──────── Supplied information ────────
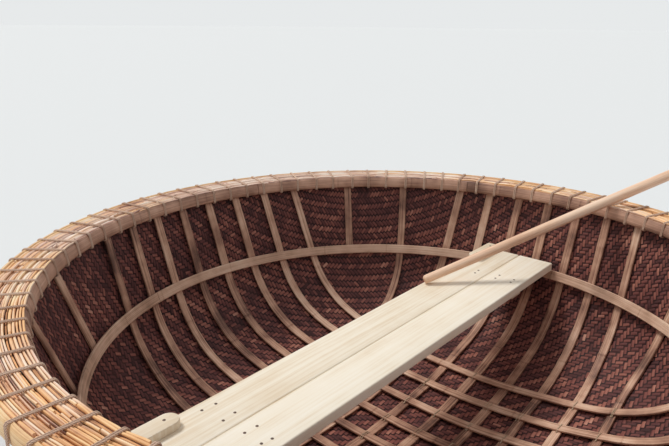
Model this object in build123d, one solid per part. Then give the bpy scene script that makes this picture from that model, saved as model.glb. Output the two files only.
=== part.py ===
from build123d import *
import math
import os

# Round woven basket boat, in millimetres, +Z up. The origin is on the hull's axis at the waterline
# of the empty boat, so the lowest point of the skin is at z = -draft.

# Hull
hull_depth = 600.0         # from the underside of the skin to the top of the rim
draft = 88.0               # depth of the empty boat in the water
mouth_radius = 945.0       # outside of the skin, carried up to the top of the rim
wall_flare = 20.0          # degrees from upright
bilge_radius = 360.0
floor_radius = 2200.0      # the floor is a shallow dome
floor_flat = 130.0         # radius of its flat middle
skin_thickness = 6.0
floor_runs = 2             # straight runs that stand for the arc of the floor, and of the bilge
bilge_runs = 3
flats = 52                 # the hull and its hoops are turned in this many flats

# Lattice of bent laths inside the skin
rib_thickness = 8.0
rib_width = 29.0
rib_pitch = 112.0
along_shift = -20.0        # sideways shift of the laths that run along X, which lie on top
across_shift = 22.0        # sideways shift of the laths that run along Y, next to the skin
along_places = (-3, -2, -1, 0, 1, 2, 3, 4)
across_places = (-4, -3, -2, -1, 0, 1, 2, 3, 4)
fan_start = 700.0          # radius where the outermost laths along Y leave their line
fan_end = 820.0            # radius from which they run straight outward
corner_angles = (220.5, 322.5, 138.0, 40.0)  # short laths in the corners that the lattice leaves
corner_reach = 12.0        # how far they reach below the waist hoop

# Rim
rim_height = 45.0
inner_hoop_height = 43.0
inner_hoop_foot = 12.0     # width of its bottom edge
inner_hoop_top = 12.5      # width of its top edge
inner_hoop_lean = 8.0      # the inner face leans in by this much at the bottom
outer_hoop_width = 13.5
hoop_bevel = 4.0
lath_count = 13
lath_width = 6.34
lath_height = 10.0
lath_step = 2.0            # every second lath lies this much lower

# Cord lashings round the rim
lashing_count = 80
cord_width = 8.0
cord_thickness = 4.0

# Waist hoop and thwart
waist_top = 256.0          # below the top of the rim
waist_width = 28.0
waist_thickness = 10.0
thwart_left = -150.0
thwart_right = 100.0
thwart_thickness = 28.0
thwart_end_gap = 6.0       # between the corners of the boards and the laths
board_gap = 2.0
edge_round = 4.0
batten_inset = 248.0       # from the ends of the boards to the middle of a batten
batten_width = 60.0
batten_thickness = 22.0
batten_end = 15.0          # how far a batten stops short of the edges
cleat_width = 48.0
cleat_thickness = 20.0
cleat_length = 168.0

# Paddle, resting on the thwart and over the rim
shaft_radius = 17.0
shaft_length = 940.0
blade_length = 300.0
blade_width = 115.0
blade_thickness = 11.0
paddle_rest = (-138.0, 350.0)    # where its inner end lies on the thwart
paddle_heading = 52.5            # degrees, seen from above

clearance = 0.3

rim_top = hull_depth - draft
flare = math.radians(wall_flare)


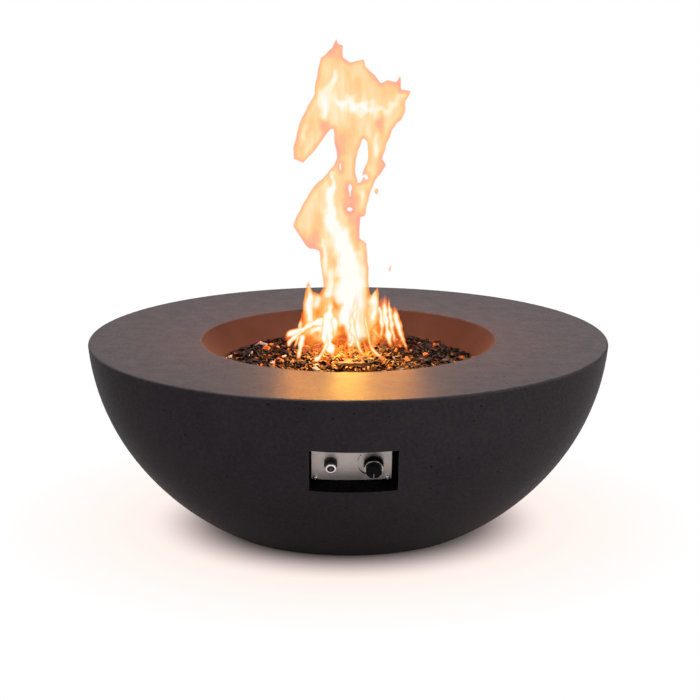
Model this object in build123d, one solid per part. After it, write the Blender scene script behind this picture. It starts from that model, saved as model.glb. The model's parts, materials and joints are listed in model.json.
────────
**Exercise directions:**
Output exactly the leading lines of the data, up to and including the line marked by "this many flats".

**Solution:**
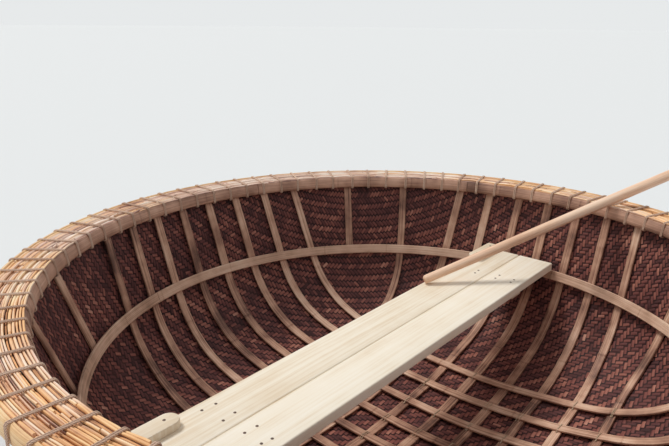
Model this object in build123d, one solid per part. Then give the bpy scene script that makes this picture from that model, saved as model.glb. Output the two files only.
=== part.py ===
from build123d import *
import math
import os

# Round woven basket boat, in millimetres, +Z up. The origin is on the hull's axis at the waterline
# of the empty boat, so the lowest point of the skin is at z = -draft.

# Hull
hull_depth = 600.0         # from the underside of the skin to the top of the rim
draft = 88.0               # depth of the empty boat in the water
mouth_radius = 945.0       # outside of the skin, carried up to the top of the rim
wall_flare = 20.0          # degrees from upright
bilge_radius = 360.0
floor_radius = 2200.0      # the floor is a shallow dome
floor_flat = 130.0         # radius of its flat middle
skin_thickness = 6.0
floor_runs = 2             # straight runs that stand for the arc of the floor, and of the bilge
bilge_runs = 3
flats = 52                 # the hull and its hoops are turned in this many flats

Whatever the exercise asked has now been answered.